Products that need moisture, oxygen, aroma, or grease protection are the strongest fit. Common examples include coffee, snacks, pet treats, powders, supplements, and premium dry goods. They are also useful when shelf appearance matters as much as barrier performance.

How do laminated bags compare with single-layer poly bags?

Laminated bags usually deliver better barrier performance, stiffness, and print quality. Single-layer poly bags are typically cheaper and simpler, but they offer fewer performance options. If product protection or shelf appeal is critical, lamination is usually the better commercial choice.

What drives laminated bag pricing the most?

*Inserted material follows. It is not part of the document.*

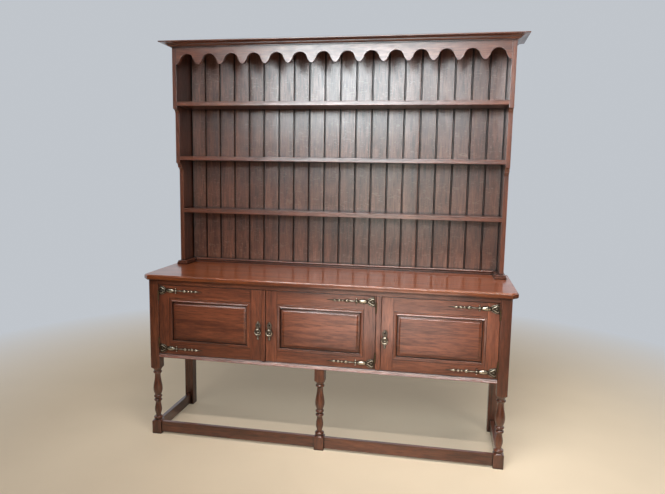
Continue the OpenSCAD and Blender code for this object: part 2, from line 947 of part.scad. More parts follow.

Material structure, bag size, print complexity, finishes, and order quantity usually have the biggest impact. MOQ changes the unit cost sharply because setup expenses are spread across fewer bags. Freight, tooling, and testing can also change the final landed cost.

How long does production usually take?

Lead time depends on artwork approval, material availability, and whether the build uses special finishes or features. Samples and proofing can add time, especially if color matching or structural changes are needed. Simple runs are faster than highly customized builds with multiple layers or specialty conversions.

What should I send for an accurate quote?

Send dimensions, fill weight, product type, target shelf life, and total quantity. Include finish preferences, closure features, and whether the bag must run on a specific filling line. The more clearly you define the product risk and production setup, the more accurate the quote will be.